Londoners, your next Uber might not have a driver. Or small talk. Or someone playing Capital FM at full volume. Honestly, a mixed bag.

Uber has opened an interest list for riders who want to be among the first to hail one of Wayve's autonomous vehicles when the service launches in London later this year, according to The Verge. Yes, you can now pre-register your desire to sit in a car that is, technically, driving itself through one of the world's most chaotic cities. Bold. Very bold.

Why London, and why now?

This isn't just Uber dropping a fun little experiment on its users. London is one of Uber's biggest markets, and getting robotaxis running there would be a genuinely massive milestone - not just for Uber, but for the entire autonomous vehicle industry outside of the US and China, where driverless ridehailing already exists at scale.
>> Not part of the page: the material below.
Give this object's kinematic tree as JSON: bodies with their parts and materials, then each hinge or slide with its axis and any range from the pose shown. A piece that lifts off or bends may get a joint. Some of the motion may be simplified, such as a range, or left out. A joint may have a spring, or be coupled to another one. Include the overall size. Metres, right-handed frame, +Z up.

Think of it this way: if robotaxis can handle London traffic - the roundabouts, the pigeons, the cyclists who absolutely will not signal - they can probably handle anywhere.

Wayve is the name you need to know

The autonomous vehicles in question come from Wayve, a London-based AI company that's been quietly building self-driving technology with a distinctly British sensibility. Pairing them with Uber's existing rider base and app infrastructure is the kind of move that makes a lot of sense on paper. Whether it makes sense on the A40 at rush hour is a question we're all about to find out the answer to.

So should you sign up?

If you're even slightly curious about being an early adopter of something that could genuinely reshape how cities move, then yes, obviously. The interest list isn't a commitment - it's just Uber clocking that you're the kind of person who wants to live in the future slightly ahead of everyone else.

And look, worst case scenario? You get a perfectly smooth ride with no one asking if you've got any plans for the weekend. Best case? You're part of a genuine turning point in transport history. The stakes feel manageable.

Robotaxis in London. It's happening. Whether the city is ready is, frankly, a separate conversation entirely.